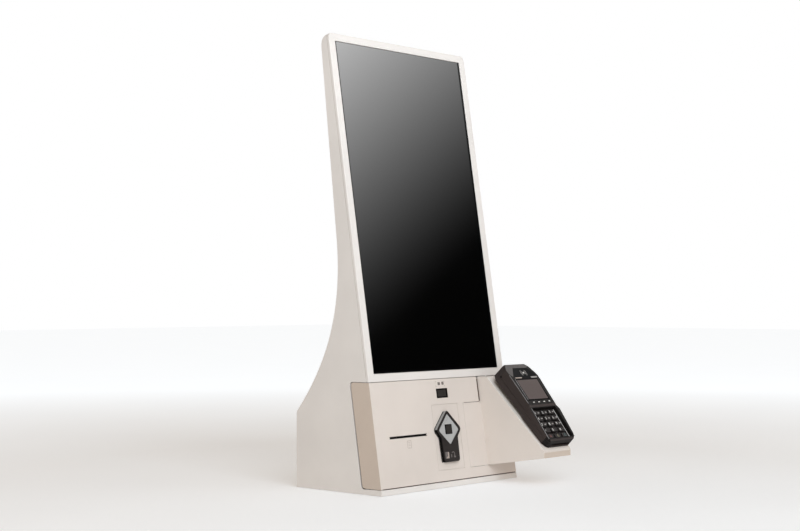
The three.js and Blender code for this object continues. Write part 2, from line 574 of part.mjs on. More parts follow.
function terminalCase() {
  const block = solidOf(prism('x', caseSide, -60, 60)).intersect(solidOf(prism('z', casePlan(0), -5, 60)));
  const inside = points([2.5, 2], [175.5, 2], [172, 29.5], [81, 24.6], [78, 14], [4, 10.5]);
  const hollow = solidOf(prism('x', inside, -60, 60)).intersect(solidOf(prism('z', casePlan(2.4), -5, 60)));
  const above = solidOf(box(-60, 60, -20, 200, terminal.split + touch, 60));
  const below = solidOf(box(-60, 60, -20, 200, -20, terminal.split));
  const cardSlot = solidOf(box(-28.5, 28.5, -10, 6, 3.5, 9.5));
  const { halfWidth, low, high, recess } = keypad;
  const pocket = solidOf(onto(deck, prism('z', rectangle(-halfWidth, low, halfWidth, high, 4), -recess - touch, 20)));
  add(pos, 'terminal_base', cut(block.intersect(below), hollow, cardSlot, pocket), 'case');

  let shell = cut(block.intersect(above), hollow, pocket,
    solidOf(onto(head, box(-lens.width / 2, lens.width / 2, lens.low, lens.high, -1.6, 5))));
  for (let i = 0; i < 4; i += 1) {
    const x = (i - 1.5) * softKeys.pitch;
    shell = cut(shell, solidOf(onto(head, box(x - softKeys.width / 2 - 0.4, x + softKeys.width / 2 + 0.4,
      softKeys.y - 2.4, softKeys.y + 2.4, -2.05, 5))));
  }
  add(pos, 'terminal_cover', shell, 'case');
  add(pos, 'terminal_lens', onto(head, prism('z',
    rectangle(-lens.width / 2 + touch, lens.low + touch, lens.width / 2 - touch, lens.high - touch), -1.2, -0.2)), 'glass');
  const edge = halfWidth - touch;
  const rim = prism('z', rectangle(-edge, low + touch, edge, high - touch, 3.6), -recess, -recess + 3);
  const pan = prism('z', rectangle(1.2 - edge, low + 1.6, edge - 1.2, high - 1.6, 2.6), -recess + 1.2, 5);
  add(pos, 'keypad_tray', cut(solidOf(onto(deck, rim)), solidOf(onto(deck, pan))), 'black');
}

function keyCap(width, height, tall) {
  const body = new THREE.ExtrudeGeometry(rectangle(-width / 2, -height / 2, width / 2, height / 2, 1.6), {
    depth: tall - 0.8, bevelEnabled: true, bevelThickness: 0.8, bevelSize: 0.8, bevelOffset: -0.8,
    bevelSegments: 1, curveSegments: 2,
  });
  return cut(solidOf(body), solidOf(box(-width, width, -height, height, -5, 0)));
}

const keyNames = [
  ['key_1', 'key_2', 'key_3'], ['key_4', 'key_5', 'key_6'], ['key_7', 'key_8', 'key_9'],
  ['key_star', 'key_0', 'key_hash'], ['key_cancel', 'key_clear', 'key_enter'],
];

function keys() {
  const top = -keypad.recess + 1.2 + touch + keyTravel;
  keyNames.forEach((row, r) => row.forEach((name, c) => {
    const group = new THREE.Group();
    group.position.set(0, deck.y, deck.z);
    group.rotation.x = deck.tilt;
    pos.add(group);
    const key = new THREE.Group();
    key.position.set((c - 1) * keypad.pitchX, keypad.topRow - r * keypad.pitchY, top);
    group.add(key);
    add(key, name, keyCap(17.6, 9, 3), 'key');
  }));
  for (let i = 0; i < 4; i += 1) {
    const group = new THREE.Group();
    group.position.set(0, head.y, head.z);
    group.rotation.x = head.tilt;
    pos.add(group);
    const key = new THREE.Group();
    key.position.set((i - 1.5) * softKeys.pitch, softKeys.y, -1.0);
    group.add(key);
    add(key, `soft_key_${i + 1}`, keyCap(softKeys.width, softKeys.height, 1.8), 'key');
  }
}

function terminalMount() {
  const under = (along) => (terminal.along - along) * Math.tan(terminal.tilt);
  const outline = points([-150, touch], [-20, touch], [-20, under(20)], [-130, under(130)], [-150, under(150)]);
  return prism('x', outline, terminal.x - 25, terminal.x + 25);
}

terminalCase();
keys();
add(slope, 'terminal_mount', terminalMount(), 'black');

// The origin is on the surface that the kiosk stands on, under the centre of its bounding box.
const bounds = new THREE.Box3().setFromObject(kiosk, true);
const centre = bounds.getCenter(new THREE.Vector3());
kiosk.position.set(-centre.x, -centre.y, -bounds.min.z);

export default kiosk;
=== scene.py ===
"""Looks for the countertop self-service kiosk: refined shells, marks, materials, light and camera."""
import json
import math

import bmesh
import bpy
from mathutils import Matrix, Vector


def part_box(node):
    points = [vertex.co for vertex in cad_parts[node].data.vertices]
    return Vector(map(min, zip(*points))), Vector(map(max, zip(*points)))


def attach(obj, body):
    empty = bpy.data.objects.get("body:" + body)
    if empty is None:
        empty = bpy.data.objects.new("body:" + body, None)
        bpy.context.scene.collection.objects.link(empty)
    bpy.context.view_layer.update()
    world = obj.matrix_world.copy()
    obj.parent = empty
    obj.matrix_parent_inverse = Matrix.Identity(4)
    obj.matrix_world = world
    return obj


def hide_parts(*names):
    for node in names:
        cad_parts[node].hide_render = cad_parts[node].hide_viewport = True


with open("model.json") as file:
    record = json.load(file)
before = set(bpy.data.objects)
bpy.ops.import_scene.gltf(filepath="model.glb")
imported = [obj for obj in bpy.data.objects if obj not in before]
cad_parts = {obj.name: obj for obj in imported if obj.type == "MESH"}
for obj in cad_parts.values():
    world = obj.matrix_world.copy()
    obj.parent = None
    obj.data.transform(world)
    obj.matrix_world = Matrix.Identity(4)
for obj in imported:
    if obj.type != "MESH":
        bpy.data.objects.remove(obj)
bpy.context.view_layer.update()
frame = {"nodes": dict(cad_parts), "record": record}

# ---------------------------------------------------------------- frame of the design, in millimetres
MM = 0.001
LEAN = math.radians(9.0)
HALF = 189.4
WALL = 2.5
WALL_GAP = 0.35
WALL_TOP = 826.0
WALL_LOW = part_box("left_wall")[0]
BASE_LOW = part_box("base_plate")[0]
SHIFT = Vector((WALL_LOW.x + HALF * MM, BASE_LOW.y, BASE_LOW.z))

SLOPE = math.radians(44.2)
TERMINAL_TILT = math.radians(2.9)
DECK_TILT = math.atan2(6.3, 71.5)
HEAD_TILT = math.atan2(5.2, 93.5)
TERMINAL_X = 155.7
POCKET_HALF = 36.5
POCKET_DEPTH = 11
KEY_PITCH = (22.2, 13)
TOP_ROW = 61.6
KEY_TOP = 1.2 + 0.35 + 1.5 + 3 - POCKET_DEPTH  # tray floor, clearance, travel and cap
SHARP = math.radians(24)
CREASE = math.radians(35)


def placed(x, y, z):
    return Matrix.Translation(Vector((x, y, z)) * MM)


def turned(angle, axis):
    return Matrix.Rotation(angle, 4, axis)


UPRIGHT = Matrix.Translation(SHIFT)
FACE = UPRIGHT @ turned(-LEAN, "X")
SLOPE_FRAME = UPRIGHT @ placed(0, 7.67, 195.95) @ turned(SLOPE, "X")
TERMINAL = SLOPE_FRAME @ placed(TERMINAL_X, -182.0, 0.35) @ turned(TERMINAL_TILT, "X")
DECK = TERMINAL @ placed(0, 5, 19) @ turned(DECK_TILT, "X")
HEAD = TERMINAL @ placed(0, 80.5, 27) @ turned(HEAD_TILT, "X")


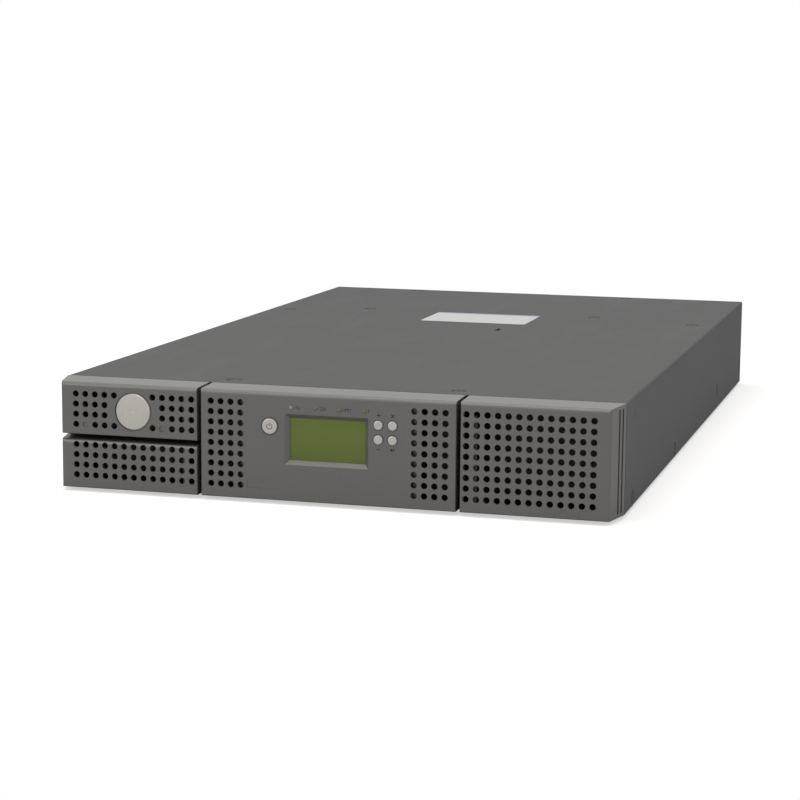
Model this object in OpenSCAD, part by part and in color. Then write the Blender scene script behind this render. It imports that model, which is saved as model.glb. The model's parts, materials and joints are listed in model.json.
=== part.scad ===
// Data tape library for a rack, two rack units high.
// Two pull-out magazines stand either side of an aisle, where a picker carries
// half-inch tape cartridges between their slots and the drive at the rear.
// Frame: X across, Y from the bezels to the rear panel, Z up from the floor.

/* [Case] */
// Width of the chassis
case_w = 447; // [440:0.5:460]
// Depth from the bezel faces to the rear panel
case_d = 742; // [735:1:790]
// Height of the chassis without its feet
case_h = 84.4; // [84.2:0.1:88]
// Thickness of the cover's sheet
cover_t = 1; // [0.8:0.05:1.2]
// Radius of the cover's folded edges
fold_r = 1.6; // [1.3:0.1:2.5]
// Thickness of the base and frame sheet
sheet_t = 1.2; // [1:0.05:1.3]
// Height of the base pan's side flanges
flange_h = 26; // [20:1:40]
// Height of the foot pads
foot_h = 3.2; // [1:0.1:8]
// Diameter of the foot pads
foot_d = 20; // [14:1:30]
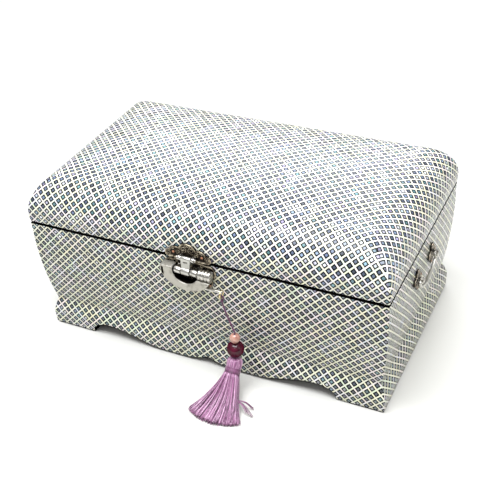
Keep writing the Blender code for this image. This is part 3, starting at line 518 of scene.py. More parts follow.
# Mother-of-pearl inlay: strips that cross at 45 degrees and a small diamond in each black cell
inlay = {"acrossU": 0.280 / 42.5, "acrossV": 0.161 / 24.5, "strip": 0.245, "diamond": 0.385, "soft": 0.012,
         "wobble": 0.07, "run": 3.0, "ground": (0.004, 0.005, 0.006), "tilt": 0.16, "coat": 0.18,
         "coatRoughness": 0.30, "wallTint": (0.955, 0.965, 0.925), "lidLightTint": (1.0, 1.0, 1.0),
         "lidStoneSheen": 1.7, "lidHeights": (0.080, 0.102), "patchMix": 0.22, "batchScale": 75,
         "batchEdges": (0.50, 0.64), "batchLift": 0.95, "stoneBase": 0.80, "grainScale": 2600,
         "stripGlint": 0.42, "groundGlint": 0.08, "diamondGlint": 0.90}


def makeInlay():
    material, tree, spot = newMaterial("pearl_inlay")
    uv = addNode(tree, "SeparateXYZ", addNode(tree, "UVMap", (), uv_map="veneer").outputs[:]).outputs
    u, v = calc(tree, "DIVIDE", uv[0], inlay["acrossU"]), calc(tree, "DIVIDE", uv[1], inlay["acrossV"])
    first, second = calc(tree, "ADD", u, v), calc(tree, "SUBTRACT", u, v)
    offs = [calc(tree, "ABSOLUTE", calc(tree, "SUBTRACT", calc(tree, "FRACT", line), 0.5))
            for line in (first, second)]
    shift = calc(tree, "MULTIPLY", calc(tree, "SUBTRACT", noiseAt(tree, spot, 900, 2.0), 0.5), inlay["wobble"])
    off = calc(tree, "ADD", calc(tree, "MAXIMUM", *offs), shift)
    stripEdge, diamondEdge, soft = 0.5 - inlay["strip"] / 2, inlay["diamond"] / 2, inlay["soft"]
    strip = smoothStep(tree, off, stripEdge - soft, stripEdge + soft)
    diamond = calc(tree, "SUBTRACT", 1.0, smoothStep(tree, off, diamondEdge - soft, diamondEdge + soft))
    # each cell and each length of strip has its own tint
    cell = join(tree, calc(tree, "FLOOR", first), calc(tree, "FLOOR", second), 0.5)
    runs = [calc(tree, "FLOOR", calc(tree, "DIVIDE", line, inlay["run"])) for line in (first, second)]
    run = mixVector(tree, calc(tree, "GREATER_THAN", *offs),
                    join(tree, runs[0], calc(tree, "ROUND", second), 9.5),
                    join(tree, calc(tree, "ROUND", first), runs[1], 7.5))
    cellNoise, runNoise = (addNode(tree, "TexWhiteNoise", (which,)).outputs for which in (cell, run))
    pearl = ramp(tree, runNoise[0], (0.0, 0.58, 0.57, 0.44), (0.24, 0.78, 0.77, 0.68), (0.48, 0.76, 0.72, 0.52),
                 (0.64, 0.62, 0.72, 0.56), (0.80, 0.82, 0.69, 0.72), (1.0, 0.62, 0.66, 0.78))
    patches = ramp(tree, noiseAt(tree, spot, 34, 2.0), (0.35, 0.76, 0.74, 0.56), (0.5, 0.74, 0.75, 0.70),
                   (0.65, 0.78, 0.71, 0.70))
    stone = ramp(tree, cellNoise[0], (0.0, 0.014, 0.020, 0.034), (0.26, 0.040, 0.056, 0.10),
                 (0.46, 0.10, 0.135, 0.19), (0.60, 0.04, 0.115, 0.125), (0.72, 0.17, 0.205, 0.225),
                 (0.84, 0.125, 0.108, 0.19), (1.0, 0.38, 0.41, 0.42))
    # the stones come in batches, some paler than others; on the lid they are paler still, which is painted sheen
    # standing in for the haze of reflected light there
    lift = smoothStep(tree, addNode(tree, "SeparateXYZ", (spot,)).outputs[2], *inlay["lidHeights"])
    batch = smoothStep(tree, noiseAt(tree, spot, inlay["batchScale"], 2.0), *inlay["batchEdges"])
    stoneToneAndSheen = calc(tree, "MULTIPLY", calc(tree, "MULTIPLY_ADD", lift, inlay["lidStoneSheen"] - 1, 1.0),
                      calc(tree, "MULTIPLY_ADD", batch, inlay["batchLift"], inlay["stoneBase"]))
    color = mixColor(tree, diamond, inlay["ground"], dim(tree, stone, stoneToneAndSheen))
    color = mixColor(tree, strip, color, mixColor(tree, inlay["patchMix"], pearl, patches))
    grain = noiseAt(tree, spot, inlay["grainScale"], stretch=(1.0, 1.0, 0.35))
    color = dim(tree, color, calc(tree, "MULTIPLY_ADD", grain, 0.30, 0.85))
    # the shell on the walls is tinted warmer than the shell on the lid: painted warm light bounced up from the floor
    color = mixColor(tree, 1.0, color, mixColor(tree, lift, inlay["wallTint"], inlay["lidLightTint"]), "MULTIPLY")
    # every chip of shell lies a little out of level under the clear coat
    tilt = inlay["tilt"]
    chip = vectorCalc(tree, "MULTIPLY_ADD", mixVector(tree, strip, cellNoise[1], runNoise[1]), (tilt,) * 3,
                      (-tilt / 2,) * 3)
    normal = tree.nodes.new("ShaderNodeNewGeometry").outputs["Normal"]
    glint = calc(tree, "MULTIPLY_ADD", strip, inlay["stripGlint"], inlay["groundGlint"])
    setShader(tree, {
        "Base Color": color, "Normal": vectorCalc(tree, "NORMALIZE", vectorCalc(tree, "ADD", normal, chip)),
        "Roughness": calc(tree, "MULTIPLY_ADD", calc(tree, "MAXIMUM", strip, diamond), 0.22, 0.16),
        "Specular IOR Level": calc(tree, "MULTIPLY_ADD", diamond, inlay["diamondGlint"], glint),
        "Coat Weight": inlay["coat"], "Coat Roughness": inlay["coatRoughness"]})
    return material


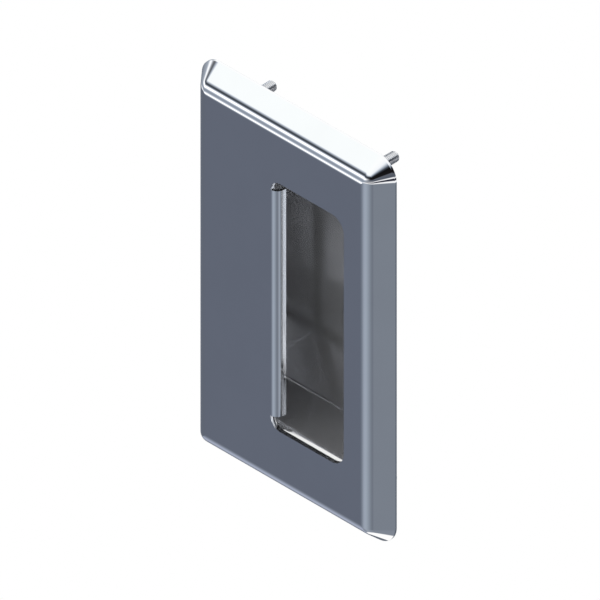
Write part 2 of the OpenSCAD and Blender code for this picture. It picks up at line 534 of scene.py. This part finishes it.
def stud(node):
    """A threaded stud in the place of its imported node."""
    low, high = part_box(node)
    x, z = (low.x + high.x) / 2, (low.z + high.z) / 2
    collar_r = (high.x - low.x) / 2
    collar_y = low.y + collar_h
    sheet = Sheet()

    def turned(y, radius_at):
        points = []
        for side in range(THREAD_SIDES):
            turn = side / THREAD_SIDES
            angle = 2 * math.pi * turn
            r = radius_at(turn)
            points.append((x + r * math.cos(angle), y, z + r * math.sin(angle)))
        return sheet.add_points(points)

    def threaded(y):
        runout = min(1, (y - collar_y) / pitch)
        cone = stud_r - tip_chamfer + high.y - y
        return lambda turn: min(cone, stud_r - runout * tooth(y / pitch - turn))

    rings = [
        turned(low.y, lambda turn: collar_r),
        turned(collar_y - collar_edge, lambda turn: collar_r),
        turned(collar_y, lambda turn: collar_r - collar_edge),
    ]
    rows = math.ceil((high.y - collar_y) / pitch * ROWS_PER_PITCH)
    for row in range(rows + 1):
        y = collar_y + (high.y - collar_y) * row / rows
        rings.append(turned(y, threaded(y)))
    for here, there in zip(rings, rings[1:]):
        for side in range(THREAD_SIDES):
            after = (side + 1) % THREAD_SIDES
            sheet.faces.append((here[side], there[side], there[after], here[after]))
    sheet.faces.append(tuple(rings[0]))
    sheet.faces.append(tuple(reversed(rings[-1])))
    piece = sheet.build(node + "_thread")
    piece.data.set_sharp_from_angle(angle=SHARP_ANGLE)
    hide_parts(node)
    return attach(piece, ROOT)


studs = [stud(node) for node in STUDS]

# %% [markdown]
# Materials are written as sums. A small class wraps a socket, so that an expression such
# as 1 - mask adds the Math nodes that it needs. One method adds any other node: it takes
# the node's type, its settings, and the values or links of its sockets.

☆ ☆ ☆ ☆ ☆

AIM OF THE EXERCISE » Write out the listing's lines exactly, from its first line through the line that contains "cardSlot, pocket), 'case');", and stop there.

THE OUTPUT »
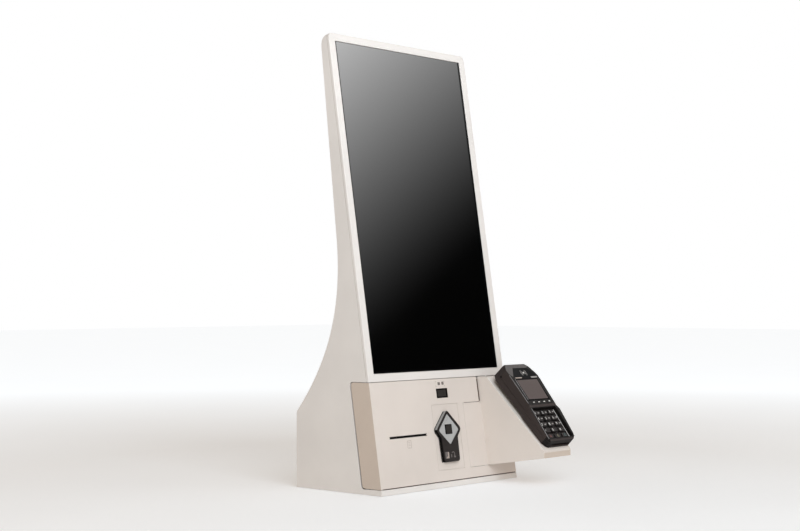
The three.js and Blender code for this object continues. Write part 2, from line 574 of part.mjs on. More parts follow.
function terminalCase() {
  const block = solidOf(prism('x', caseSide, -60, 60)).intersect(solidOf(prism('z', casePlan(0), -5, 60)));
  const inside = points([2.5, 2], [175.5, 2], [172, 29.5], [81, 24.6], [78, 14], [4, 10.5]);
  const hollow = solidOf(prism('x', inside, -60, 60)).intersect(solidOf(prism('z', casePlan(2.4), -5, 60)));
  const above = solidOf(box(-60, 60, -20, 200, terminal.split + touch, 60));
  const below = solidOf(box(-60, 60, -20, 200, -20, terminal.split));
  const cardSlot = solidOf(box(-28.5, 28.5, -10, 6, 3.5, 9.5));
  const { halfWidth, low, high, recess } = keypad;
  const pocket = solidOf(onto(deck, prism('z', rectangle(-halfWidth, low, halfWidth, high, 4), -recess - touch, 20)));
  add(pos, 'terminal_base', cut(block.intersect(below), hollow, cardSlot, pocket), 'case');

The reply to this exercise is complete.